At the seminar the joint statement of Yerevan Press Club, the Journalists Union of Armenia, Internews Armenia public organization and the Committee to Protect Freedom of Expression war released, adopted with regard to the June trial of the case on the attack on journalists on April 5 (see YPC Weekly Newsletter, June 4-10, 2004) and the lack of progress in the investigation on other cases of violence against journalists.

"On June 10, 2004 the court of primary jurisdiction of Center and Nork-Marash communities of Yerevan sentenced two people, who engaged in violent actions against journalists during the rally of April 5, to a fine of 100,000 drams each. The process became a comedy show. We cannot call it otherwise, because both the preliminary investigation and the court proceedings and the sentence cause doubt and frustration. The proceedings were only instituted on Part 1 of Article 185 of the RA Criminal Code ("Premeditated destruction or spoilage of property”), whereas the charges should have also been introduced on Article 164 (“Obstruction of legitimate professional activities of journalist”): the violent actions, committed on April 5 with regard to journalists, contain the signs of crimes, stipulated by these two Articles of the RA Criminal Code.
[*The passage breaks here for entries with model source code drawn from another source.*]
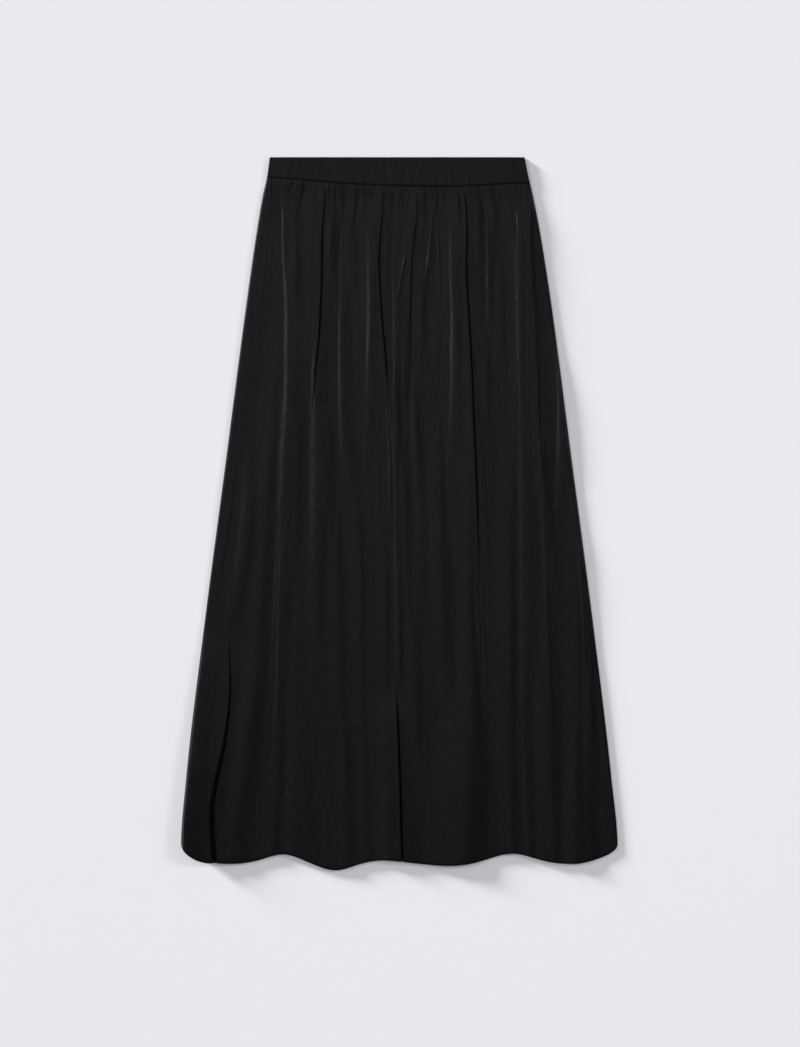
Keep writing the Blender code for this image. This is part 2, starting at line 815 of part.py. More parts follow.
def wall_mesh(name, rows, wall):
    """Closed mesh of a cloth wall around its middle surface."""
    points, triangles, edge = stitch(rows)
    normals = point_normals(points, triangles)
    first_count = len(rows[0].keys)
    last_first = len(points) - len(rows[-1].keys)
    for index in list(range(first_count)) + list(range(last_first, len(points))):
        normals[index, 1] = 0.0
        normals[index] /= np.linalg.norm(normals[index])
    upper = points + 0.5 * wall * normals
    lower = points - 0.5 * wall * normals
    count = len(points)
    corners = np.vstack((upper, lower))
    faces = [tuple(t) for t in triangles]
    faces += [(a + count, c + count, b + count) for a, b, c in triangles]
    smooth = [True] * len(faces)
    rim = []
    for a, b in zip(edge, edge[1:] + edge[:1]):
        rim.append((a, b, b + count))
        rim.append((a, b + count, a + count))
    faces += rim
    smooth += [False] * len(rim)
    return name, corners, faces, smooth, edge, count


def add_object(built, middle, colour, roughness):
    """Mesh object with its own material and crisp cut edges."""
    name, corners, faces, smooth, edge, count = built
    mesh = bpy.data.meshes.new(name)
    placed = (corners - middle) * MM
    mesh.from_pydata([tuple(float(v) for v in p) for p in placed], [], faces)
    mesh.polygons.foreach_set("use_smooth", smooth)
    cut = set()
    for a, b in zip(edge, edge[1:] + edge[:1]):
        cut.add((min(a, b), max(a, b)))
        cut.add((min(a + count, b + count), max(a + count, b + count)))
    for line in mesh.edges:
        pair = (min(line.vertices), max(line.vertices))
        line.use_edge_sharp = pair in cut
    mesh.update()
    material = bpy.data.materials.new(name + "_cloth")
    material.use_nodes = True
    shader = material.node_tree.nodes["Principled BSDF"]
    shader.inputs["Base Color"].default_value = colour
    shader.inputs["Roughness"].default_value = roughness
    shader.inputs["Metallic"].default_value = 0.0
    mesh.materials.append(material)
    part = bpy.data.objects.new(name, mesh)
    bpy.context.scene.collection.objects.link(part)
    return part


def main():
    for old in list(bpy.data.objects):
        bpy.data.objects.remove(old, do_unlink=True)
    front = wall_mesh("front_panel", front_rows(), PANEL_WALL)
    back = wall_mesh("back_panel", back_rows(), PANEL_WALL)
    band = wall_mesh("waistband_front", band_rows(front_band_shares(), front_band_height),
                     BAND_WALL)
    band_back = wall_mesh("waistband_back", band_rows(back_band_shares(), back_band_height),
                          BAND_WALL)
    everything = np.vstack([built[1] for built in (front, back, band, band_back)])
    low = everything.min(axis=0)
    high = everything.max(axis=0)
    middle = np.array([0.5 * (low[0] + high[0]), 0.5 * (low[1] + high[1]), low[2]])
    add_object(front, middle, CLOTH, CLOTH_ROUGHNESS)
    add_object(back, middle, CLOTH_BACK, CLOTH_ROUGHNESS)
    add_object(band, middle, BAND_CLOTH, BAND_ROUGHNESS)
    add_object(band_back, middle, BAND_CLOTH_BACK, BAND_ROUGHNESS)


main()
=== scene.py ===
"""Looks of a black maxi skirt laid flat: gathered panels of satin crepe on a plain waistband.

Tables are in millimetres: "down" runs from the top of the waistband to the hem and
"across" runs from the middle of the skirt to its right side. Heights stand on the surface.
"""

import math

import bpy
import numpy as np
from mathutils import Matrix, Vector


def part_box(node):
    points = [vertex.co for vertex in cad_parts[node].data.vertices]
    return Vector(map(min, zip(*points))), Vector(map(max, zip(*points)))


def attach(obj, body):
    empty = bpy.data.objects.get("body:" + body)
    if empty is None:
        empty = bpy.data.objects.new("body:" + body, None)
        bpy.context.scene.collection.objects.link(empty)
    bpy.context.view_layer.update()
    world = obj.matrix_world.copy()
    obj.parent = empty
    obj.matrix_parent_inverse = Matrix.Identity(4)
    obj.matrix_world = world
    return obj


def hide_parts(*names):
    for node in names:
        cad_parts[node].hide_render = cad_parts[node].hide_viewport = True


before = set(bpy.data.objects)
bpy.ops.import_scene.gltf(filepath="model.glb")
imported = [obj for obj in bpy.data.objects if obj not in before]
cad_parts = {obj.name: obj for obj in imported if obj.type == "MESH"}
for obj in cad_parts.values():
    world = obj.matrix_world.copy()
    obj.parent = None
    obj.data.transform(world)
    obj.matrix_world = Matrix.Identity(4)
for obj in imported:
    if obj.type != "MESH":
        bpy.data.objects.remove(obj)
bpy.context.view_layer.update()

MM = 0.001
LEAST_LENGTH = 1e-9
TOP_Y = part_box("waistband_front")[1].y

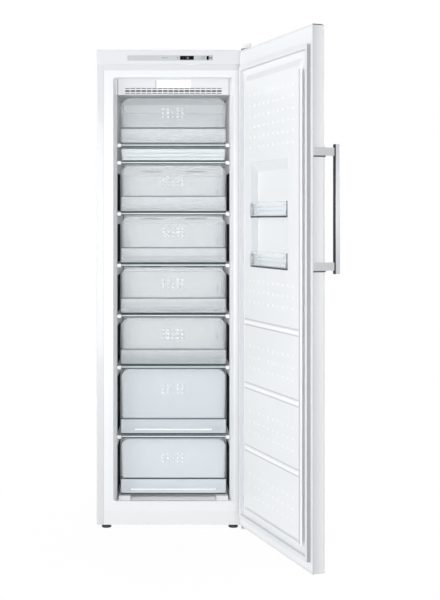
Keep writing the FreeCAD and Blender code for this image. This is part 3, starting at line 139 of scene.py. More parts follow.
def finish(name, colour, roughness, grain, depth, shade=0.97, stretch=(1, 1, 1), metallic=0.0, coat=0.0,
           dark=None, specular=0.5):
    """A surface with a fine grain in its relief and gloss, and a slow drift in its colour. Where a piece has
    an edge tone, its colour goes over to the dark one: painted shade, painted dark reflection and painted
    dark edge lines."""
    made, shader = material(name)
    tree = made.node_tree
    drift = object_noise(tree, DRIFT_SCALE, DRIFT_DETAIL)
    fine = object_noise(tree, grain, GRAIN_DETAIL, stretch)
    base = tint(tree, drift, tuple(shade * part for part in colour), colour)
    if dark is not None:
        base = tint(tree, attribute(tree, "edge"), base, dark)
    tree.links.new(base, shader.inputs["Base Color"])
    gloss = span(tree, fine, roughness * (1 - GLOSS_SPREAD), roughness * (1 + GLOSS_SPREAD))
    tree.links.new(gloss, shader.inputs["Roughness"])
    bump = node(tree, "ShaderNodeBump")
    bump.inputs["Distance"].default_value = depth
    tree.links.new(fine, bump.inputs["Height"])
    tree.links.new(bump.outputs["Normal"], shader.inputs["Normal"])
    shader.inputs["Metallic"].default_value = metallic
    shader.inputs["Coat Weight"].default_value = coat
    shader.inputs["Specular IOR Level"].default_value = specular
    return made


def cover_seen(tree, alpha, grazing):
    """How much a clear skin hides: its alpha, more where it turns away, and its haze and edge tones."""
    turned = node(tree, "ShaderNodeLayerWeight")
    turned.inputs["Blend"].default_value = FACING_BLEND
    steep = arithmetic(tree, "POWER", turned.outputs["Facing"], GRAZING_POWER)
    skin = arithmetic(tree, "ADD", arithmetic(tree, "MULTIPLY", steep, grazing), alpha)
    misty = arithmetic(tree, "ADD", skin, attribute(tree, "haze"))
    return arithmetic(tree, "ADD", misty, arithmetic(tree, "MULTIPLY", attribute(tree, "edge"), EDGE_COVER))


def see_through(name, colour, dark, alpha, roughness, grazing):
    """Clear plastic or glass: a glossy skin that mostly lets what is behind it show, denser where it turns
    away and along its painted dark edges. It lets light through to what it holds, except through its walls."""
    made = finish(name, colour, roughness, SMOOTH_GRAIN, POLISH_DEPTH, dark=dark)
    tree = made.node_tree
    rays = node(tree, "ShaderNodeLightPath")
    lit = arithmetic(tree, "MAXIMUM", rays.outputs["Is Shadow Ray"], rays.outputs["Is Diffuse Ray"])
    kept = arithmetic(tree, "SUBTRACT", 1.0, arithmetic(tree, "MULTIPLY", lit, LIGHT_PASSED))
    blocked = arithmetic(tree, "MULTIPLY", lit, attribute(tree, "wall"))
    seen = arithmetic(tree, "MULTIPLY", cover_seen(tree, alpha, grazing), kept)
    whole = arithmetic(tree, "MINIMUM", arithmetic(tree, "MAXIMUM", seen, blocked), 1.0)
    tree.links.new(whole, tree.nodes["Principled BSDF"].inputs["Alpha"])
    return made


def lit_from_within(name, colour, strength):
    """A surface that also gives off a little light."""
    made = finish(name, colour, LENS_ROUGHNESS, LENS_GRAIN, POLISH_DEPTH)
    shader = made.node_tree.nodes["Principled BSDF"]
    shader.inputs["Emission Color"].default_value = (*colour, 1)
    shader.inputs["Emission Strength"].default_value = strength
    return made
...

Therefore, Article 20 of the RA Criminal Code ("Cumulative offences") should have been applied which was not done by the structure implementing the preliminary investigation. The court on its behalf did not correct the mistake of the preliminary investigation and did not send the case to additional investigation.

Neither the bodies of preliminary investigation, nor the court displayed any wish to protect the right of journalists to gather and disseminate information, to say nothing of the fact that the punishment defined is not adequate to the misdeed. Moreover, the supporters of those who committed the crime obstructed the entry of journalists to the courtroom and exerted pressure on the course of the trial.

We expected more disclosures and trials to come, however nothing was done to find those guilty of other violent acts.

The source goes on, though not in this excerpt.